Records from a data collection
Start
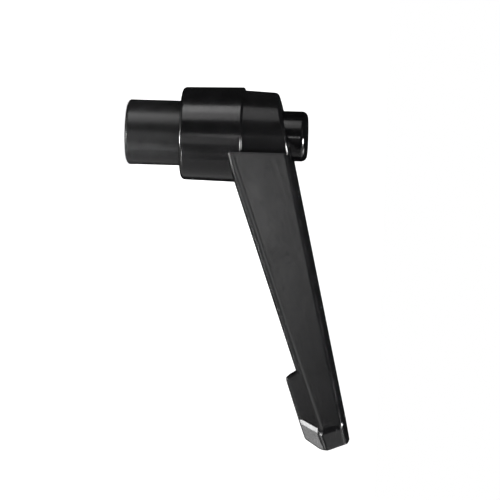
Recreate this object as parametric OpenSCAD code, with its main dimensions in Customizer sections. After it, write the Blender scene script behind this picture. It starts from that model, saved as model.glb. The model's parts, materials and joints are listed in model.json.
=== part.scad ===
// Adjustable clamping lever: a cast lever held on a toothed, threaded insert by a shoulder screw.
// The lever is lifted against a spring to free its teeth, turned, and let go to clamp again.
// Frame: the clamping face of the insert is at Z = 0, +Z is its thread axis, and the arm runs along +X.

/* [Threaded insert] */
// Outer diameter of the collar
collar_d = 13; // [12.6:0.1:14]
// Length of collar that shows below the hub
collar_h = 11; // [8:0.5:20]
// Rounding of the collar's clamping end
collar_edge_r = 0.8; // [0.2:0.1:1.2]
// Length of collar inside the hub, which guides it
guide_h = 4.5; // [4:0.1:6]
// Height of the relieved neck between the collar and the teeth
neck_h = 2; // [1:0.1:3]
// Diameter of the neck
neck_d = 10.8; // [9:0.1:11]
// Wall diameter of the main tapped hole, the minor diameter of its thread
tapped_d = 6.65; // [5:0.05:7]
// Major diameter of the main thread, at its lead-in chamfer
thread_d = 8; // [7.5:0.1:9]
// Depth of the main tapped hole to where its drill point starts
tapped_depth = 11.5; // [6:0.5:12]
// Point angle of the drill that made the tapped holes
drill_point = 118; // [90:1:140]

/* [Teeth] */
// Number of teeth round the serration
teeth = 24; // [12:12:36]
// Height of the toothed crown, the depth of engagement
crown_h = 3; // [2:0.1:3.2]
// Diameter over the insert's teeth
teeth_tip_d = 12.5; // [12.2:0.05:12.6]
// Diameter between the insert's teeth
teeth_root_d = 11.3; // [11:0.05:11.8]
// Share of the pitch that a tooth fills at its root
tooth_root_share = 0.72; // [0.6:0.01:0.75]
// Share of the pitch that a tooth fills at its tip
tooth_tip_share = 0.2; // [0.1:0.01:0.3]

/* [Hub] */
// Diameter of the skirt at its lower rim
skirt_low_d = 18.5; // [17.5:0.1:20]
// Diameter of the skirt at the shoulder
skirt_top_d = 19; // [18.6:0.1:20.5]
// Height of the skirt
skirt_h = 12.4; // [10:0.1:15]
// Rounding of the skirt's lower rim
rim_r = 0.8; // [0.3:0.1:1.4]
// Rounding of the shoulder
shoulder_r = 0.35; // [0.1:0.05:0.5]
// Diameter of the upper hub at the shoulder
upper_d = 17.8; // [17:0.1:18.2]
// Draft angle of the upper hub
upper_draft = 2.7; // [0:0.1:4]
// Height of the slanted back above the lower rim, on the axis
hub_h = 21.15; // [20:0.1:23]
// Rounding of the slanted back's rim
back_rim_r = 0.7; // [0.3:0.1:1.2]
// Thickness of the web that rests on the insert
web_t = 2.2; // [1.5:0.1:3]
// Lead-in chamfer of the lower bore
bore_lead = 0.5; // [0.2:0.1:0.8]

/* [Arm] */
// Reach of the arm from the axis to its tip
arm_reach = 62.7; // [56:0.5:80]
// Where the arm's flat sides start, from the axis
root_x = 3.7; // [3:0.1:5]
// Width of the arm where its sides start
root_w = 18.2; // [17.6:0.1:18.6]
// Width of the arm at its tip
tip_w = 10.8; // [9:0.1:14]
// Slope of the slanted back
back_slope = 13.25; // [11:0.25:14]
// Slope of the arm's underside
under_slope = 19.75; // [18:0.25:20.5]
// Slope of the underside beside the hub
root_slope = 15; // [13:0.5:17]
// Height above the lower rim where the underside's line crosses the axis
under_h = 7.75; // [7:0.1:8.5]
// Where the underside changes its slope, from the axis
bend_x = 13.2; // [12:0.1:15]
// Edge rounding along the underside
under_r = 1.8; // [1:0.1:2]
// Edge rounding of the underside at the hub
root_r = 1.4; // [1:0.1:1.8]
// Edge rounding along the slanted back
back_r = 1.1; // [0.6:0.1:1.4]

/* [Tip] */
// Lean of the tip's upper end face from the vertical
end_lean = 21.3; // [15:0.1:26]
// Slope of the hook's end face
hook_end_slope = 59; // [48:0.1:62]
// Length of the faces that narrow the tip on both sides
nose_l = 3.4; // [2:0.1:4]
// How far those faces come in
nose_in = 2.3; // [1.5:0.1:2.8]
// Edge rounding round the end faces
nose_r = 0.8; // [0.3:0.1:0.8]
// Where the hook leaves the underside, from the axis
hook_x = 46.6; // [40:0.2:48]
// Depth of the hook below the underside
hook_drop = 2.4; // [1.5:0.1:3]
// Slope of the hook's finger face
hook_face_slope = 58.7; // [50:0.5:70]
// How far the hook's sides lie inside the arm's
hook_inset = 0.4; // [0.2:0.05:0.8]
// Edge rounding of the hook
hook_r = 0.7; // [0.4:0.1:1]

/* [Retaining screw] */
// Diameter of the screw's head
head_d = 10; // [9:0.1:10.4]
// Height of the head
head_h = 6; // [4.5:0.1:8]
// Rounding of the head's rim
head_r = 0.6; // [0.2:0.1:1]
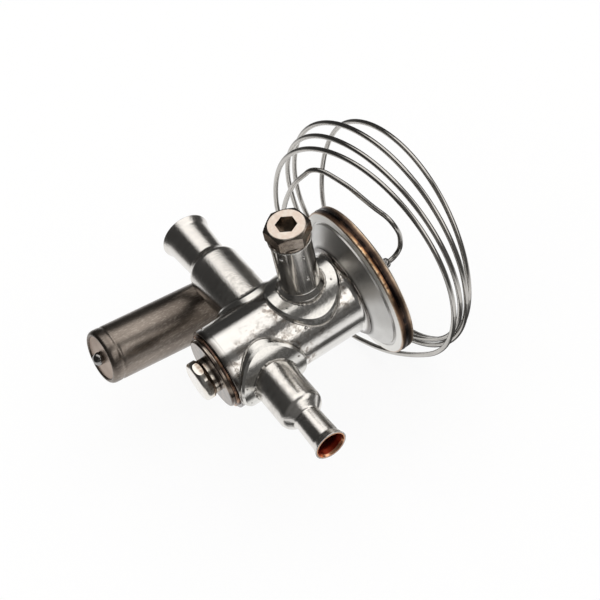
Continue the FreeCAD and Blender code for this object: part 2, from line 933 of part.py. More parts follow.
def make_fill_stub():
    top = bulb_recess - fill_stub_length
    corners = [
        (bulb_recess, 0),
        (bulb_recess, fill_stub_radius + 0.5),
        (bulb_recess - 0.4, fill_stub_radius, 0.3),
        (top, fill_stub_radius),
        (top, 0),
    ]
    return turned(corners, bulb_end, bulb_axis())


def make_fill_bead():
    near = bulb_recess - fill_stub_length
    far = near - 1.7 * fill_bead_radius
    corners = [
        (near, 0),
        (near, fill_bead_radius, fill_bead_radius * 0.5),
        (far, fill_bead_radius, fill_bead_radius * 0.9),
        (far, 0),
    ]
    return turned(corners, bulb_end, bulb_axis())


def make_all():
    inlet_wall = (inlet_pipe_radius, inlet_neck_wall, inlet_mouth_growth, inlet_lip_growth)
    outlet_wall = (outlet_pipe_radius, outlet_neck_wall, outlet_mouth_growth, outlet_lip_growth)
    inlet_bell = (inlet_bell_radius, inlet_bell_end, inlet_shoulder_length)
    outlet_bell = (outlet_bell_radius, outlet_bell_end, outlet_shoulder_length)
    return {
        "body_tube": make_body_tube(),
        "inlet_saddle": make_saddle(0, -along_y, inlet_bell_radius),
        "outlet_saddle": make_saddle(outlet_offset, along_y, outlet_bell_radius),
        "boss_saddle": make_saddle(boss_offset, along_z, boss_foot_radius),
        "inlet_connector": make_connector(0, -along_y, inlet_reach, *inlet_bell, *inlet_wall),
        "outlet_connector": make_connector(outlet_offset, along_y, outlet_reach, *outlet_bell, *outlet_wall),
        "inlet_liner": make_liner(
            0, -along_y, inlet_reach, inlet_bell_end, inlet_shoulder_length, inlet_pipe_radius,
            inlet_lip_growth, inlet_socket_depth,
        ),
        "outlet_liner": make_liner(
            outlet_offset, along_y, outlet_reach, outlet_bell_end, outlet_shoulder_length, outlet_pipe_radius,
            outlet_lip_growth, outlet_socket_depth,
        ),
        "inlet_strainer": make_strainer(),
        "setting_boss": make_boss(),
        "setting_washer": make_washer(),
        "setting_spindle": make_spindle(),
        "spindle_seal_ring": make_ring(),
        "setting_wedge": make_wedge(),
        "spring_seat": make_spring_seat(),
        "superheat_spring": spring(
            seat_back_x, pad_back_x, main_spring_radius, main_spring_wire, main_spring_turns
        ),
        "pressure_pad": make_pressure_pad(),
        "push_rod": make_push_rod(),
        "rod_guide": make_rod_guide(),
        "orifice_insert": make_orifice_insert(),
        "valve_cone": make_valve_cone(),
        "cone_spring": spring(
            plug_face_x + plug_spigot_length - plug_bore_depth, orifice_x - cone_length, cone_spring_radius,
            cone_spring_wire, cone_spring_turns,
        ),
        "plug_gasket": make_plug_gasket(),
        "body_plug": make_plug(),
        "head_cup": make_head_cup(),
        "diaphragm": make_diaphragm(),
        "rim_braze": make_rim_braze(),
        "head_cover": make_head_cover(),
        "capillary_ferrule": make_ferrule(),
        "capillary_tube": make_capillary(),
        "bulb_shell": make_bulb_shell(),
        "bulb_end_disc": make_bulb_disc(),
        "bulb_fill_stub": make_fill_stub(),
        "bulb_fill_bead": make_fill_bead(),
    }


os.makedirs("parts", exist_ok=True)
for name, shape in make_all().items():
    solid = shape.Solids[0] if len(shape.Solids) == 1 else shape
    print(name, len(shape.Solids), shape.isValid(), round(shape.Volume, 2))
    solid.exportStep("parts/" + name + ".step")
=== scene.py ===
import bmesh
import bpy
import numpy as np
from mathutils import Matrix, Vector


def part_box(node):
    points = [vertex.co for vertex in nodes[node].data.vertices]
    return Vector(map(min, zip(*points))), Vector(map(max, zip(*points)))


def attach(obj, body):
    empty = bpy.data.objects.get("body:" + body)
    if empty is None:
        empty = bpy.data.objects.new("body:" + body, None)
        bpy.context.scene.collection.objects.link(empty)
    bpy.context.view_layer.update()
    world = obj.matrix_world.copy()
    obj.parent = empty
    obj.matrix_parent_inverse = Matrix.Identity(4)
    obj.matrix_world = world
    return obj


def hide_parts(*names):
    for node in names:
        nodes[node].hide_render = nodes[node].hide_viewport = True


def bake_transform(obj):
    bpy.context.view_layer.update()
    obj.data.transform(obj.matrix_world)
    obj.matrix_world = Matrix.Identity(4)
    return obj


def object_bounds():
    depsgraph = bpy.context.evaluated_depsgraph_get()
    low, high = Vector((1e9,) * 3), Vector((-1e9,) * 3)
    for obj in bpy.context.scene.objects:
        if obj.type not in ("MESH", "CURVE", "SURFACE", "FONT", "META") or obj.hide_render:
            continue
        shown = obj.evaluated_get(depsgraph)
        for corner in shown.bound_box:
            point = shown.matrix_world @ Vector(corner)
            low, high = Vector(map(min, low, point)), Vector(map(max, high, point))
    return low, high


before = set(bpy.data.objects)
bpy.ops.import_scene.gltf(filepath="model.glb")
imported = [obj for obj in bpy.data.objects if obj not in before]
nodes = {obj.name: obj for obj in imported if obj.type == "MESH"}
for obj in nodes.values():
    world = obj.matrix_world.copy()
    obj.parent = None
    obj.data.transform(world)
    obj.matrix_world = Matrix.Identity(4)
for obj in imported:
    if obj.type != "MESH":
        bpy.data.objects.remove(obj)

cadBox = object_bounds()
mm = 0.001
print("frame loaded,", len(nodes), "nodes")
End
- [Work required]:
From the line containing "for name, shape" down to the line containing "point = shown.matrix_world" in the material above, reproduce every line exactly, including the two end lines.

- [Result of the exercise]:
for name, shape in make_all().items():
    solid = shape.Solids[0] if len(shape.Solids) == 1 else shape
    print(name, len(shape.Solids), shape.isValid(), round(shape.Volume, 2))
    solid.exportStep("parts/" + name + ".step")
=== scene.py ===
import bmesh
import bpy
import numpy as np
from mathutils import Matrix, Vector


def part_box(node):
    points = [vertex.co for vertex in nodes[node].data.vertices]
    return Vector(map(min, zip(*points))), Vector(map(max, zip(*points)))


def attach(obj, body):
    empty = bpy.data.objects.get("body:" + body)
    if empty is None:
        empty = bpy.data.objects.new("body:" + body, None)
        bpy.context.scene.collection.objects.link(empty)
    bpy.context.view_layer.update()
    world = obj.matrix_world.copy()
    obj.parent = empty
    obj.matrix_parent_inverse = Matrix.Identity(4)
    obj.matrix_world = world
    return obj


def hide_parts(*names):
    for node in names:
        nodes[node].hide_render = nodes[node].hide_viewport = True


def bake_transform(obj):
    bpy.context.view_layer.update()
    obj.data.transform(obj.matrix_world)
    obj.matrix_world = Matrix.Identity(4)
    return obj


def object_bounds():
    depsgraph = bpy.context.evaluated_depsgraph_get()
    low, high = Vector((1e9,) * 3), Vector((-1e9,) * 3)
    for obj in bpy.context.scene.objects:
        if obj.type not in ("MESH", "CURVE", "SURFACE", "FONT", "META") or obj.hide_render:
            continue
        shown = obj.evaluated_get(depsgraph)
        for corner in shown.bound_box:
            point = shown.matrix_world @ Vector(corner)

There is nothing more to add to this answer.